Diffractive optical elements can either be a binary element or a multilevel element. Generally, more level uses mean higher efficiency and lower zero order. But, some constraints arise out of the manufacturing process. The process of making a high-laser-damage-threshold DOE is based on photolithography and dry plasma etching steps. Common processed substrates include zinc selenide, fused silica, and sapphire which are all ideal for high-power laser systems.
Reducing Etching Errors
Manufacturing tolerances like etching depth and feature size are likely to induce high zero order and lower uniformity, degrading the DOE’s overall performance. To offer high-quality elements and minimize the unintentional lithography and etching errors, it is important to define manufacturing tolerances per design, considering the number of design levels and specifications.
DOEs for Beam Shaping and Beam Splitting
Beamsplitter DOEs are utilized for splitting a laser beam into a predefined number of beams that possess the original beam’s unique characteristics and a desired angle of separation. They can generate either a one-dimensional beam array or a two-dimensional beam matrix, depending on the element’s diffractive pattern.

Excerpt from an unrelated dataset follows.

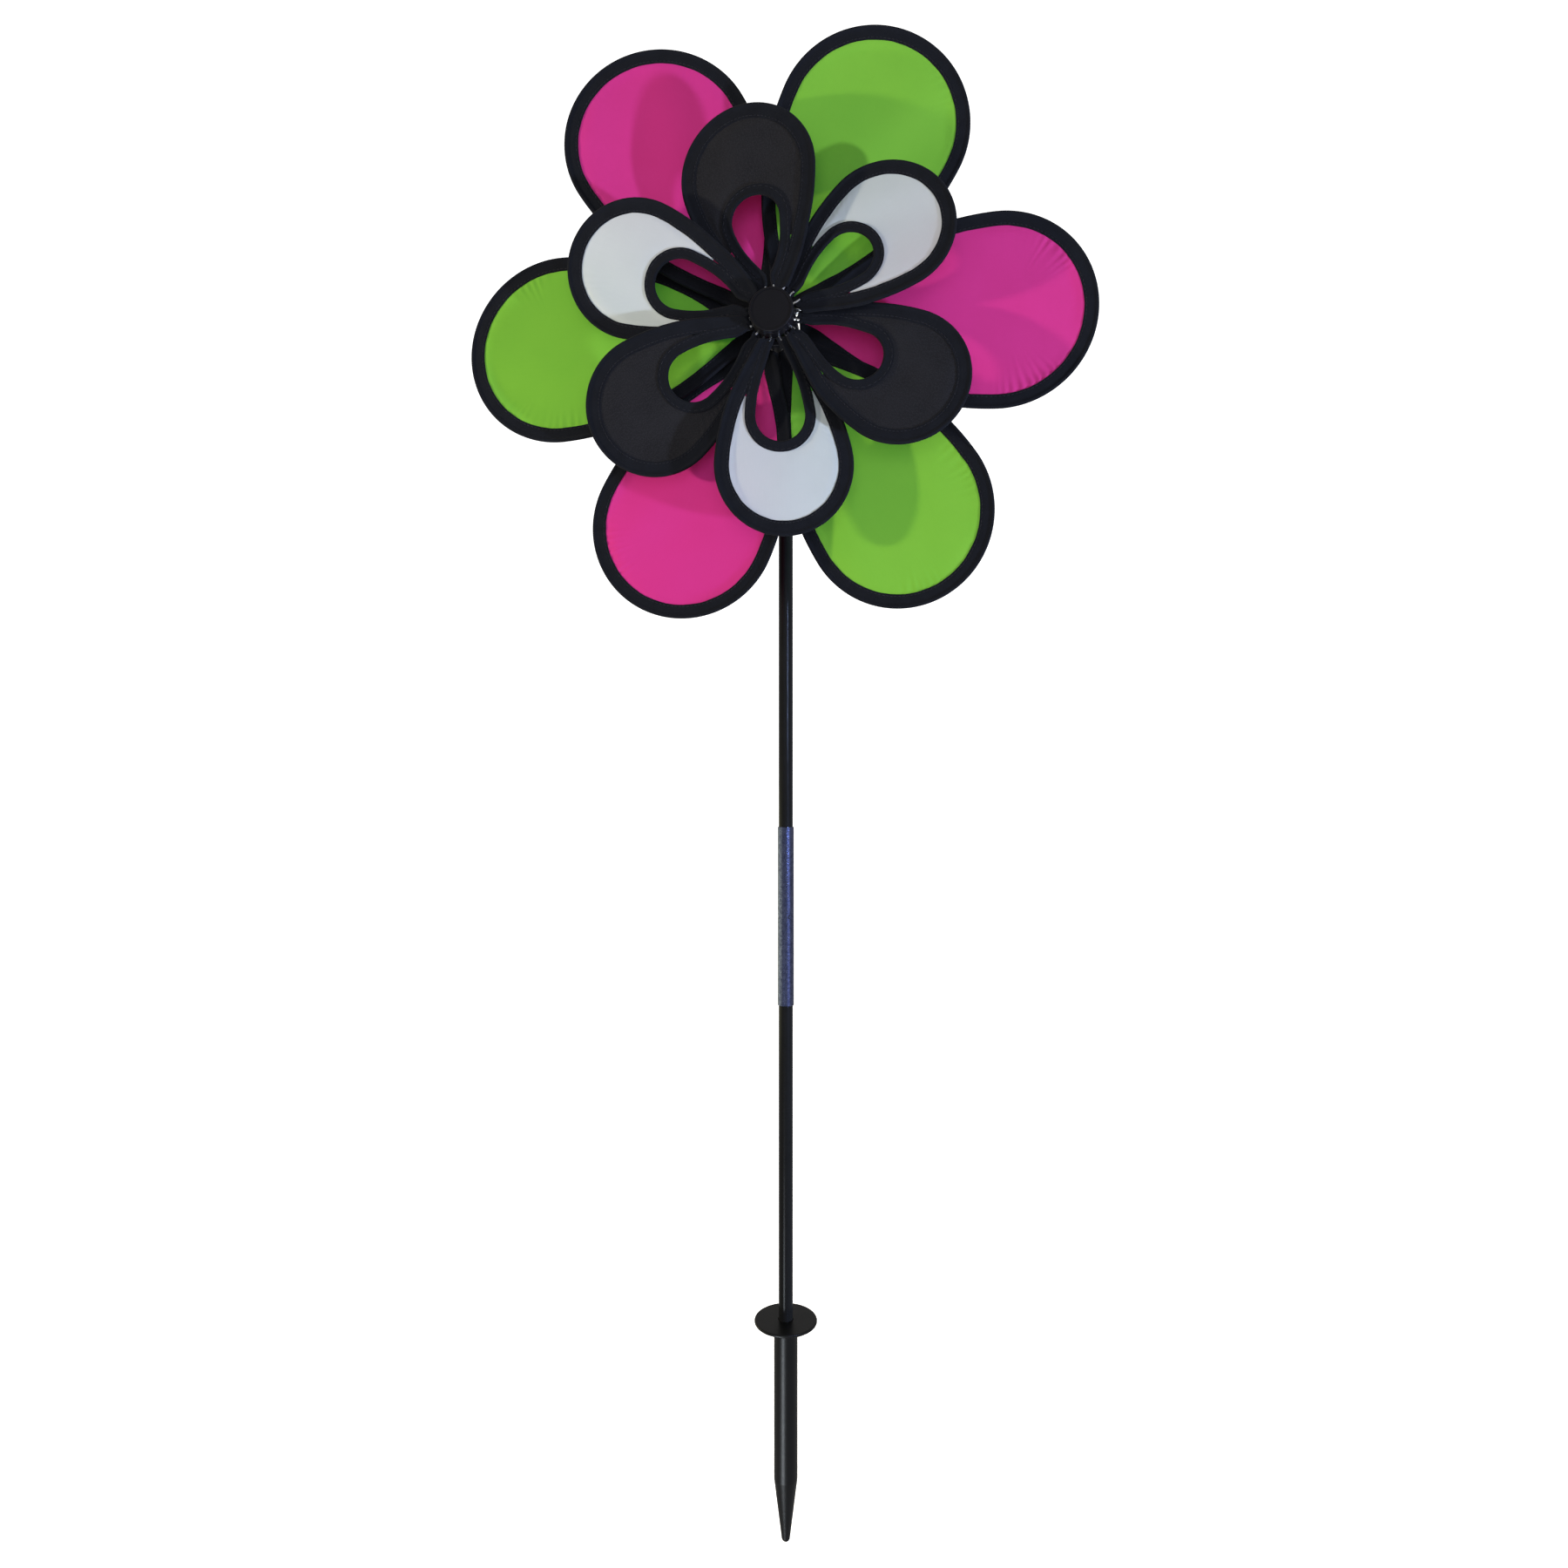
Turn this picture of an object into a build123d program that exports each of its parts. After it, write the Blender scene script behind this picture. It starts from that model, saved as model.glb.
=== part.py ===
"""Garden wind spinner: two counter-turning fabric flowers on a two-piece pole with a ground stake.

Millimetres. The origin is on the pole's axis at ground level, which is the underside of the stake's
step flange. +Z runs up the pole, and the flowers face -Y. The axle's parts are placed by their
distance in front of the pole's axis, which is -y.
"""
import os
from collections import namedtuple
from math import cos, radians, sin

from build123d import *

os.makedirs("parts", exist_ok=True)

# ---- Driving dimensions: pole and stake ---------------------------------------------------------
POLE_D = 9.5  # 3/8 inch tube
POLE_WALL = 1.2
SLIP = 0.06  # radial clearance of every sliding or turning fit
PLAY = 0.2  # end play between faces that turn against each other
EDGE = 0.4  # small broken edges

STAKE_D = 15.8
STAKE_STRAIGHT = 104.5  # from the ground down to where the point starts
STAKE_LENGTH = 147.0  # from the ground down to the tip
STAKE_TIP_R = 2.9
FLANGE_D = 42.0
FLANGE_T = 2.0
FLANGE_EDGE = 0.8
FLANGE_ROOT = 1.0
SOCKET_BOTTOM = -88.0

JOINT_Z = 272.0  # where the two pole sections meet
FERRULE_D = 10.8
FERRULE_L = 119.4
STOP_T = 2.4  # inner web that keeps the sections apart
STOP_BORE = 6.0
DIMPLES = 3
DIMPLE_R = 2.2
DIMPLE_DEPTH = 0.6
DIMPLE_ANGLE = 36.0  # the first dimple, turned from -Y towards +X

# ---- Driving dimensions: head, axle and hubs ----------------------------------------------------
HUB_Z = 644.0
AXLE_D = 4.0
REAR_ROW = 49.0  # plane of the large flower
ROW_STEP = 17.0  # from there to the plane of the small flower
HUB_D = 27.2
HUB_HALF = 6.0  # half the length of a hub's barrel
BUSH_D = 7.0
BUSH_FLANGE_D = 10.0
BUSH_FLANGE_T = 1.0
WASHER_D = 9.0
WASHER_T = 0.8
SPACER_D = 7.5
RECESS_D = 13.0  # nut pocket in the front hub
RECESS_FLOOR = 0.5  # the pocket's floor, in front of the row's plane
CAP_T = 2.6
CAP_RIM = 1.6
CAP_SKIRT = 3.0
HEAD_D = 15.0
HEAD_DROP = 34.0  # from the axle down to the head's open end
HEAD_RISE = 9.0
HEAD_DOME = 4.0
POLE_TOP_DROP = 7.0  # from the axle down to the pole's top end
BOSS_D = 12.0
BOSS_FACE = 14.0
PAD_FACE = 9.0  # rear face of the head, behind the pole's axis
BOLT_HEAD_D = 8.0
BOLT_HEAD_T = 2.6
BOLT_TIP = 0.5  # bolt length past the nut
NUT_T = 4.5
NUT_AF = 7.0

# ---- Driving dimensions: petals -----------------------------------------------------------------
PETALS = 6
WIRE_D = 1.8
WIRE_FIT = 0.05  # radial clearance of a wire's end in its socket
WIRE_GAP = 0.05  # between a wire and the tape beside it
TAPE_T = 0.8
PANEL_T = 0.3
FABRIC_START = 18.0  # the fabric starts this far from the axle
REAR_PITCH = -4.0  # degrees about a petal's centre line; positive puts its clockwise edge forward
FRONT_PITCH = 7.5
REAR_PHASE = 27.0  # clockwise angle of the first petal, seen from the front
FRONT_PHASE = -6.2

# A petal's half outline, which the other half mirrors: it leaves (x, y) at an angle to the petal's
# centre line, runs straight, bends round a shoulder arc, and closes with a tip arc on that line.
Shape = namedtuple("Shape", "x y angle straight shoulder_r turn")
REAR_SHAPE = Shape(9.60, 2.84, 37.0, 37.7, 169.0, 35.0)
FRONT_SHAPE = Shape(9.00, 4.60, 41.5, 7.3, 135.0, 32.1)
CUTOUT_SHAPE = Shape(10.30, 0.41, 21.3, 23.7, 98.0, 15.5)
REAR_TAPE_W = 8.6
FRONT_TAPE_W = 8.9
CUTOUT_TAPE_W = 6.3

FRONT_ROW = REAR_ROW + ROW_STEP
TAU = 360.0


def finish(piece, name):
    """Label a finished piece and write it."""
    piece.part.label = name
    export_step(piece.part, f"parts/{name}.step")


def axle_plane(distance):
    """Plane across the axle, with its normal pointing forward."""
    return Plane(origin=(0, -distance, HUB_Z), x_dir=(1, 0, 0), z_dir=(0, -1, 0))


def ring(plane, outer_d, inner_d, length):
    """Plain ring that runs forward from a plane across the axle, such as a washer."""
    with BuildPart() as piece:
        with BuildSketch(plane):
            Circle(outer_d / 2)
            Circle(inner_d / 2, mode=Mode.SUBTRACT)
        extrude(amount=length)
    return piece


def tube(bottom, top, outer_d, inner_d):
    """Upright tube on the pole's axis with broken outer edges."""
    with BuildPart() as piece:
        with BuildSketch(Plane.XY.offset(bottom)):
            Circle(outer_d / 2)
        extrude(amount=top - bottom)
        chamfer(piece.edges().filter_by(GeomType.CIRCLE), EDGE)
        with BuildSketch(Plane.XY.offset(bottom)):
            Circle(inner_d / 2)
        extrude(amount=top - bottom, mode=Mode.SUBTRACT)
    return piece


def petal_plane(row, turn, pitch):
    """Plane of a petal: X along its centre line, Y towards its clockwise edge."""
    t, p = radians(turn), radians(pitch)
    along = Vector(sin(t), 0, cos(t))
    across = Vector(cos(t) * cos(p), -sin(p), -sin(t) * cos(p))
    return Plane(origin=(0, -row, HUB_Z), x_dir=along, z_dir=along.cross(across))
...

Beamsplitters are recognized for their diffractive efficiency, zero-order value, spots uniformity, and undesired orders value.
Meanwhile, beam-shaper DOEs are used for transforming a Gaussian incident laser beam into a uniform-intensity spot of a square, round, line, or rectangular shape with sharp edges in a certain work plane. Products such as diffractive axicons, top hats, diffusers, and vortex lenses belong in this category. Specifications of beamshaper DOEs include diffractive efficiency, zero order value, and transfer region. With advances in DOE design and manufacturing techniques, designs for many traditional products like challenging beamsplitter and diffractive axicon beam shapers configurations have improved.